I don’t really like waiting. I feel helpless, passive, incompetent. It is difficult for me not to come up with a thousand lists of how I can help God figure stuff out more quickly rather than wait for Him. But I am seeing more and more that in the waiting, I experience a strength that is impossible in and of myself. There is value and purpose in waiting. I keep reminding myself of this while I am in waiting periods—this is the way to experience divine strength and do all the soaring, running and persevering I want to do. It comes at a price, though, and the price is waiting.
A second way that we experience God’s strength is weakness.
But he answered me, “My grace is always more than enough for you, and my power finds its full expression through your weakness.” So I will celebrate my weaknesses, for when I’m weak I sense more deeply the mighty power of Christ living in me. 2 Corinthians 12:9
Weakness is not something I tend to celebrate or even acknowledge. I often feel it makes me inferior, or a failure. But God (as with so many things) turns that upside-down and says that His power finds full expression through my weakness. What if instead of berating myself for weakness, I turned to Him and saw that it was a place that His power could be seen all the more. I don’t have to run from it, but I can instead give my weakness to Him as an offering. He loves this, as He wants to be everything we need in each circumstance. Dependence on Him is His desire, rather than a place we can’t figure it out on our own.
Strength also comes out of suffering, our third way of seeing divine power.
God, you’re such a safe and powerful place to find refuge! You’re a proven help in time of trouble—more than enough and always available whenever I need you. So we will never fear even if every structure of support were to crumble away. We will not fear even when the earth quakes and shakes, moving mountains and casting them into the sea. Psalm 46:1-2
In her fantastic book, In the Hands of a Fiercely Tender God, Connie Chao says this about suffering:
Suffering provokes our weakness, amplifies it, exposes it in all its ugliness, Take me to dinner at a cliffside restaurant with a sunset view, and I will be the picture of perfection. But drop me in the middle of the ocean without a lifejacket, and I will be a far less admirable version of myself. But in exposing our weakness (weakness that was already there, mind you), suffering does us a great favor: it helps us feel the tragic depths of our fragility, which sends us running into Strength itself—and Strength transforms us, making us look a wee bit more like Him today than we did yesterday. When people say I’m the strongest person they know, I laugh. I’m absolutely the weakest person I know, and I could produce plenty of proof to convince you of it. But I’ve spent so many years leaning hard into God’s power (asking Him to be for me what I cannot be for myself) that to the untrained eye His strength in me can be mistaken for my own. He is in me, and I am in Him, and so my weakness doesn’t have the final say—His strength does.
So, suffering amplifies our weakness, taking our trust in God as a refuge, a strength, a present help in trouble to a new level. I think that suffering is often God’s gentleness in bringing us back to His strength and power when we have become distracted and dependent on our own resources.

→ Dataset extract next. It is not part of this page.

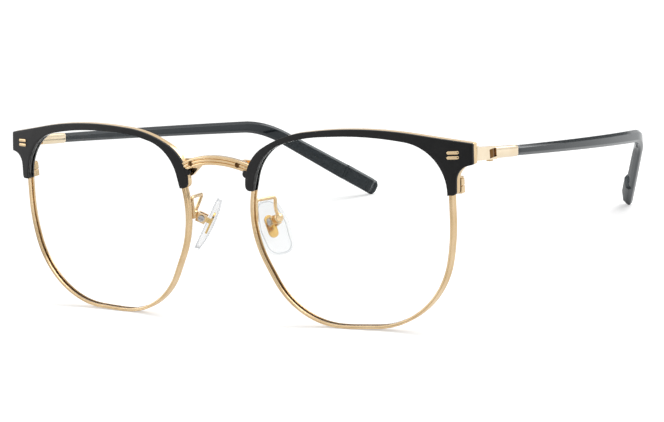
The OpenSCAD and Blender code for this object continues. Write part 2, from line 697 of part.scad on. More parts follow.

We do fine until we hit a big wall of suffering, and then we come to the place again of recognizing our lack, our weakness.
Perhaps given these three things, you can understand why I wasn’t incredibly excited about “strength” being my word for this next year. But I do realize in a deeper place in my spirit that what I want is to know Him, to grow deeper in relationship with Him, and to let Him take me wherever that is going to take place in the best way.

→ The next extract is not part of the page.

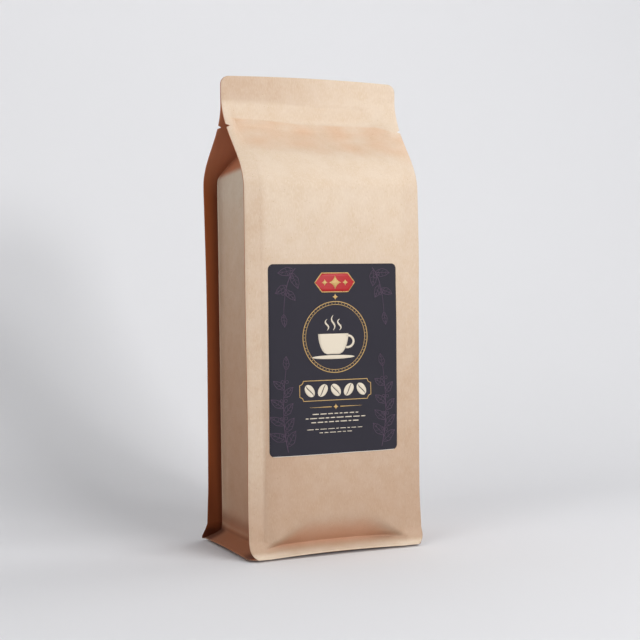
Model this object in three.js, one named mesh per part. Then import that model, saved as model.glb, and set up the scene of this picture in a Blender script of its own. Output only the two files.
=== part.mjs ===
// A shut, filled coffee bag of kraft paper with a printed label stuck on its front.
//
// The bag is a flat-bottom pouch with side gussets. The front and back panels are welded to the
// gussets along a flat fin down each of the four corners, and to the bottom panel along a flange
// round the foot. Above the filled part the gussets fold inwards like the gable of a milk carton,
// and the panels come together in a flat header, with a tear notch in its fins.
//
// Millimetres, +Z up. The bag stands on its bottom panel at z = 0, with its front facing -Y.

import * as THREE from 'three';

const { clamp, lerp, smoothstep } = THREE.MathUtils;

// ---- driving dimensions -------------------------------------------------------------------------

const bagHeight = 318; // floor to the header's top corners
const headerWidth = 130.4; // the flat, welded top
const bodyWidth = 127; // over the fins of the filled part
const bodyDepth = 76; // outer face of the front fins to that of the back fins
const headerThickness = 1.2;
const finThickness = 0.8;
const finWidthTop = 9.6; // the fins widen a little towards the foot
const finWidthFoot = 11.2;
const leastFinWidth = 1; // left where a notch or a rounded corner cuts into a fin
const leastHalfGap = 0.1; // the layers inside never come closer than this to the bag's middle

const shoulderHeight = 242; // the filled part is full up to here
const weldHeight = 300; // the header's weld starts here and the gusset folds end
const foldHeight = 251; // the fold across the top of each gusset
const foldDepth = 37; // how far the gusset has folded in where the weld starts

const creaseHeight = 287; // the bend across the front, just below the header
const creaseReach = { up: 7, down: 14 };
const notchHeight = 284.5;
const notchDepth = 2.6;
const notchHalfHeight = 1.1;
const headerCornerRadius = 5.5;
const headerSeam = 1; // the layers stand apart this far in from the header's ends
const weldStep = 1; // the gusset is pressed flat over this height where the weld starts
const headerBow = 1.3; // the top edge rises a little towards its middle

const faceCrown = 3; // the contents push the panels out past the fins
const faceFlatness = 4; // the power of the face's profile: higher is flatter in the middle
const gussetCrown = 1;

const footHeight = 6.5; // the crease between a panel and the flange
const shelfHeight = 8; // the gussets turn out into the flange here
const flareHeight = 12; // the fins start to spread here
const tuckHeight = 32; // below this the panels draw in towards the crease
const footTuck = 4;
const flarePower = 1.3; // above 1, the foot spreads gently at first and then faster
const flangeReach = 5; // how far the flange stands out in front and behind
const flangeHalfWidth = 63.8;
const flangeThickness = 0.9;
const flangeLift = 1.5; // the flange's clearance midway along each side
const liftReach = { panel: 48, gusset: 38 }; // how far from the middle of a side it lifts
const bottomPanelShare = 0.82; // how much of the foot lies flat on the floor

// The front and back panels differ in where they lean in to meet each other, how far their fins
// draw in at half height, how deep the bend below the header is, and the shape of the foot's corners.
const frontPanel = {
  leanFrom: 242,
  leanTo: 306,
  waist: 0.5,
  creaseDip: 2.4,
  footCornerRadius: 8,
  footSpread: 0,
};
const backPanel = {
  leanFrom: 246,
  leanTo: 299,
  waist: 1.8,
  creaseDip: 0,
  footCornerRadius: 3,
  footSpread: 3,
};

const labelWidth = 93.2;
const labelHeight = 125.5;
const labelCentre = { x: -1.9, z: 130.3 };
const labelCornerRadius = 3.4;
const labelThickness = 0.4;
const labelGap = 0.3;

const kraftColour = '#d9bb98';
const labelColour = '#3a3843';

// ---- how finely each surface is divided ---------------------------------------------------------

const finSteps = 2;
const faceSteps = 18;
const flankSteps = 5;
const gussetHalfSteps = 4;
const labelSteps = 18;
const headerCornerShares = [0, 0.4, 0.7, 0.9, 1]; // how deep into a rounded corner each level lies
const labelCornerShares = [0, 0.15, 0.4, 0.7, 1];

// ---- the bag's form -----------------------------------------------------------------------------

// 1 below `from`, 0 above `to`, and half a cosine wave between them.
const easeDown = (value, from, to) =>
  (1 + Math.cos(Math.PI * clamp((value - from) / (to - from), 0, 1))) / 2;

// How far a quarter circle of this radius has drawn in, at `depth` into the corner.
const cornerInset = (depth, radius) =>
  depth <= 0 ? 0 : radius - Math.sqrt(Math.max(0, radius ** 2 - Math.min(depth, radius) ** 2));

// Half the width over the fins, without their rounded corners and notches.
function halfWidth(z, panel) {
  const drawnIn = panel.waist * Math.sin(Math.PI * clamp(z / shoulderHeight, 0, 1));
  return lerp(bodyWidth, headerWidth, smoothstep(z, shoulderHeight, weldHeight)) / 2 - drawnIn;
}

// How far the foot has spread at height z: 0 from `top` up, 1 at the flange.
const spreadAt = (z, top) => clamp((top - z) / (top - flangeThickness), 0, 1) ** flarePower;

// The outer edge of a fin, with the notch cut into it and its corners rounded off.
function finEdge(z, panel) {
  const notch = notchDepth * Math.max(0, 1 - Math.abs(z - notchHeight) / notchHalfHeight);
  const top = cornerInset(z - (bagHeight - headerCornerRadius), headerCornerRadius);
  const foot = cornerInset(panel.footCornerRadius - z, panel.footCornerRadius);
  return halfWidth(z, panel) + panel.footSpread * spreadAt(z, flareHeight) - notch - top - foot;
}

// Where a fin ends and the panel's face begins.
const finWidth = (z) => lerp(finWidthFoot, finWidthTop, clamp(z / shoulderHeight, 0, 1));
const finRoot = (z, panel) => halfWidth(z, panel) - finWidth(z);

// How full the face is at x: 0 along the fins, 1 in the middle.
const fullness = (x, z, panel) =>
  1 - clamp(Math.abs(x) / finRoot(z, panel), 0, 1) ** faceFlatness;

// The bend below the header presses a panel in, most sharply at the crease.
function creasePress(z, panel) {
  const reach = z > creaseHeight ? creaseReach.up : creaseReach.down;
  return panel.creaseDip * Math.max(0, 1 - Math.abs(z - creaseHeight) / reach);
}

// The distance of a panel's outer surface from the middle of the bag.
function panelOffset(x, z, panel) {
  const full = fullness(x, z, panel);
  const fins = lerp(headerThickness / 2, bodyDepth / 2, easeDown(z, panel.leanFrom, panel.leanTo));
  const crown = faceCrown * easeDown(z, shoulderHeight, creaseHeight);
  const tuck = (footTuck + crown) * (1 - smoothstep(z, footHeight, tuckHeight));
  const face = fins + (crown - tuck - creasePress(z, panel)) * full;
  return lerp(face, bodyDepth / 2 + flangeReach, spreadAt(z, lerp(flareHeight, footHeight, full)));
}

// The x of a gusset between its two fins. It runs out into the flange at the foot, stands upright
// up to the fold, and from there slopes in until the weld closes the gap between the panels.
function gussetX(z, edge) {
  if (z > weldHeight) return edge - headerSeam;
  const upright = bodyWidth / 2 - finWidth(z);
  const folded = foldDepth * clamp((z - foldHeight) / (weldHeight - foldHeight), 0, 1);
  return lerp(upright - folded, flangeHalfWidth, spreadAt(z, shelfHeight));
}

// The flange stays down at its corners and lifts off the floor between them.
const lift = (along, reach, z) =>
  flangeLift * Math.max(0, 1 - (along / reach) ** 2) * (1 - smoothstep(z, footHeight, tuckHeight));

// How far the header's middle rises above its ends.
const bow = (x, z) =>
  headerBow * (1 - (2 * x / headerWidth) ** 2) * smoothstep(z, creaseHeight, bagHeight);

// ---- one closed outline round the bag at height z -----------------------------------------------

// x of the points across a panel, from its left fin edge to its right one.
function panelXs(z, panel) {
  const edge = finEdge(z, panel);
  const root = Math.min(finRoot(z, panel), edge - leastFinWidth);
  const fin = Array.from({ length: finSteps }, (_, i) => lerp(edge, root, i / finSteps));
  const face = Array.from({ length: faceSteps + 1 }, (_, i) =>
    root * Math.sin((i / faceSteps - 0.5) * Math.PI));
  return [...fin.map((x) => -x), ...face, ...fin.reverse()];
}

// How far the contents push a gusset out between fins that are this far from its middle.
const gussetBulge = (z, half) =>
  z < weldHeight ? gussetCrown * smoothstep(half, 0, bodyDepth / 2) : 0;

// From the edge of a right-hand fin, along its inner face, to just short of the gusset's middle.
// Where the gusset stands out past the fin, at the flange, the points round the corner instead.
function gussetHalf(z, panel) {
  const edge = finEdge(z, panel);
  const floor = gussetX(z, edge);
  const corner = Math.max(0, floor - edge);
  const inner = (x) => {
    const offset = panelOffset(Math.min(x, edge), z, panel);
    return offset - Math.min(finThickness, offset - leastHalfGap);
  };
  const points = [];
  for (let i = 0; i < flankSteps; i++) {
    const turn = (i / flankSteps) * (Math.PI / 2);
    const x = lerp(edge, floor, Math.sin(turn));
    points.push([x, inner(x) - corner * (1 - Math.cos(turn))]);
  }
  const half = inner(floor) - corner;
  const crown = gussetBulge(z, half);
  for (let i = 0; i < gussetHalfSteps; i++) {
    const share = 1 - i / gussetHalfSteps;
    points.push([floor + crown * Math.cos((share * Math.PI) / 2), half * share]);
  }
  return points;
}

function bagOutline(z) {
  const front = panelXs(z, frontPanel).map((x) => [x, -panelOffset(x, z, frontPanel)]);
  const back = panelXs(z, backPanel).map((x) => [x, panelOffset(x, z, backPanel)]);
  const frontSide = gussetHalf(z, frontPanel).map(([x, y]) => [x, -y]);
  const backSide = gussetHalf(z, backPanel);
  const middle = [gussetX(z, finEdge(z, backPanel)) + gussetBulge(z, backSide[flankSteps][1]), 0];
  const side = [...frontSide, middle, ...backSide.reverse()];

  const onPanel = ([x, y]) =>
    new THREE.Vector3(x, y, z + lift(x, liftReach.panel, z) + bow(x, z));
  const onSide = ([x, y]) =>
    new THREE.Vector3(x, y, z + lift(y, liftReach.gusset, z) + bow(x, z));
  return [
    ...front.map(onPanel),
    ...side.map(onSide),
    ...back.reverse().map(onPanel),
    ...side.reverse().map(([x, y]) => onSide([-x, y])),
  ];
}

// ---- a closed surface through a stack of outlines -----------------------------------------------

// Skins a stack of outlines with the same number of points, bottom to top, and closes both ends.
function loft(outlines) {
  const count = outlines[0].length;
  const positions = outlines.flat().flatMap((p) => [p.x, p.y, p.z]);
  const indices = [];
  for (let ring = 0; ring < outlines.length - 1; ring++) {
    for (let i = 0; i < count; i++) {
      const a = ring * count + i;
      const b = ring * count + ((i + 1) % count);
      indices.push(a, b, b + count, a, b + count, a + count);
    }
  }
  const cap = (ring, facesDown) => {
    const contour = outlines[ring].map((p) => new THREE.Vector2(p.x, p.y));
    for (const face of THREE.ShapeUtils.triangulateShape(contour, [])) {
      if (facesDown) face.reverse();
      indices.push(...face.map((i) => ring * count + i));
    }
  };
  cap(0, true);
  cap(outlines.length - 1, false);
  const geometry = new THREE.BufferGeometry();
  geometry.setAttribute('position', new THREE.Float32BufferAttribute(positions, 3));
  geometry.setIndex(indices);
  geometry.computeVertexNormals();
  return geometry;
}

// Evenly spaced heights from `from` up to, but not including, `to`.
const heights = (from, to, steps) =>
  Array.from({ length: steps }, (_, i) => lerp(from, to, i / steps));

function bagGeometry() {
  const cornerStart = bagHeight - headerCornerRadius;
  const levels = [
    ...heights(flangeThickness, footHeight, 4),
    ...heights(footHeight, tuckHeight, 7),
    ...heights(tuckHeight, shoulderHeight, 7),
    ...heights(shoulderHeight, notchHeight - notchHalfHeight, 14),
    ...heights(notchHeight - notchHalfHeight, notchHeight + notchHalfHeight, 2),
    notchHeight + notchHalfHeight,
    ...heights(creaseHeight, weldHeight, 5),
    weldHeight,
    weldHeight + weldStep,
    frontPanel.leanTo,
    ...headerCornerShares.map((share) => cornerStart + headerCornerRadius * share),
  ];
  const outlines = levels.map(bagOutline);
  const flange = outlines[0];
  const flangeEdge = flange.map((p) => new THREE.Vector3(p.x, p.y, p.z - flangeThickness));
  const bottomPanel = flange.map((p) =>
    new THREE.Vector3(p.x * bottomPanelShare, p.y * bottomPanelShare, 0));
  return loft([bottomPanel, flangeEdge, ...outlines]);
}

// The label lies just off the front face, follows its crown, and has rounded corners.
function labelGeometry() {
  const bottom = labelCentre.z - labelHeight / 2;
  const top = labelCentre.z + labelHeight / 2;
  const corner = labelCornerShares.map((share) => labelCornerRadius * share);
  const levels = [
    ...corner.map((depth) => bottom + depth),
    ...heights(bottom + labelCornerRadius, top - labelCornerRadius, 6).slice(1),
    ...corner.map((depth) => top - depth).reverse(),
  ];
  const outlineAt = (z) => {
    const intoCorner = labelCornerRadius - Math.min(z - bottom, top - z);
    const half = labelWidth / 2 - cornerInset(intoCorner, labelCornerRadius);
    const row = (offset) =>
      Array.from({ length: labelSteps + 1 }, (_, i) => {
        const x = labelCentre.x + half * ((2 * i) / labelSteps - 1);
        return new THREE.Vector3(x, -panelOffset(x, z, frontPanel) - offset, z);
      });
    return [...row(labelGap + labelThickness), ...row(labelGap).reverse()];
  };
  return loft(levels.map(outlineAt));
}

// ---- the scene graph ----------------------------------------------------------------------------

const kraftPaper = new THREE.MeshStandardMaterial({ color: kraftColour, roughness: 0.85, metalness: 0 });
const labelPaper = new THREE.MeshStandardMaterial({ color: labelColour, roughness: 0.5, metalness: 0 });

const bag = new THREE.Mesh(bagGeometry(), kraftPaper);
bag.name = 'bag';

const label = new THREE.Mesh(labelGeometry(), labelPaper);
label.name = 'label';

const coffeeBag = new THREE.Group();
coffeeBag.name = 'coffee_bag';
coffeeBag.add(bag, label);

export default coffeeBag;
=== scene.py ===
# %% [markdown]
# # A shut bag of coffee in kraft paper
#
# This lesson dresses a plain solid model of a coffee bag. The solid gives the true sizes, and
# everything that is seen is made here: the paper shell with its fins, folds and creases, the label,
# the ink printed on it, and the paper and ink finishes.
#
# Every surface is a formula worked out with numpy on a whole grid at once. All lengths are metres,
# with +Z up, the bag standing on z = 0 and its front facing -Y.

import math

import bpy
import numpy as np
from mathutils import Matrix, Vector


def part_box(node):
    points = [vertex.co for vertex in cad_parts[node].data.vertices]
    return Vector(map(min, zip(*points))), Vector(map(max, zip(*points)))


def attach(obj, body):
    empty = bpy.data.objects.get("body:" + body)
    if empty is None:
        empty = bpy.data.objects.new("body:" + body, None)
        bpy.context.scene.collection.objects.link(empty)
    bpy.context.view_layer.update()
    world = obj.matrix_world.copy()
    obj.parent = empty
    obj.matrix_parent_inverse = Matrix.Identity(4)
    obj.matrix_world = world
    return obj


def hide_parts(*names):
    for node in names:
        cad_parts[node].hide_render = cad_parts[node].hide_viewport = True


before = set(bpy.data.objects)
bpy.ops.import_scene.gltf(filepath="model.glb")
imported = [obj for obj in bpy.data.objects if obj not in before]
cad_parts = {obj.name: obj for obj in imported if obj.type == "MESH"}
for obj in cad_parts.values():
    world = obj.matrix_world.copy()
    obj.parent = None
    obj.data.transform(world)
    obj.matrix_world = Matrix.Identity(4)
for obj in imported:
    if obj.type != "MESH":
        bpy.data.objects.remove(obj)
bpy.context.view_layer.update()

# %% [markdown]
# ## Sizes
#
# The overall sizes come from the frame, so the shell can never drift from the solid. The smaller
# ones, such as the fins and the flange, are the bag maker's choices and are named one by one.
# A pair of values is a stretch, up the bag or across it, over which one form passes into another.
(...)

Mike Wells used to say that God puts each of us in the best place to know Him every day. We don’t always choose it, but I sure want to. If I am knowing Him through waiting, weakness and suffering, amen. If I am knowing Him through the opposite of all that, amen. But I see how more and more the presenting problem isn’t really the problem. I don’t want to attack my weakness, the slowness of God’s answering or whatever circumstance is facing me as being the problem. Instead, I can start to see these places of pain as incredible catalysts to knowing God’s strength in and through me.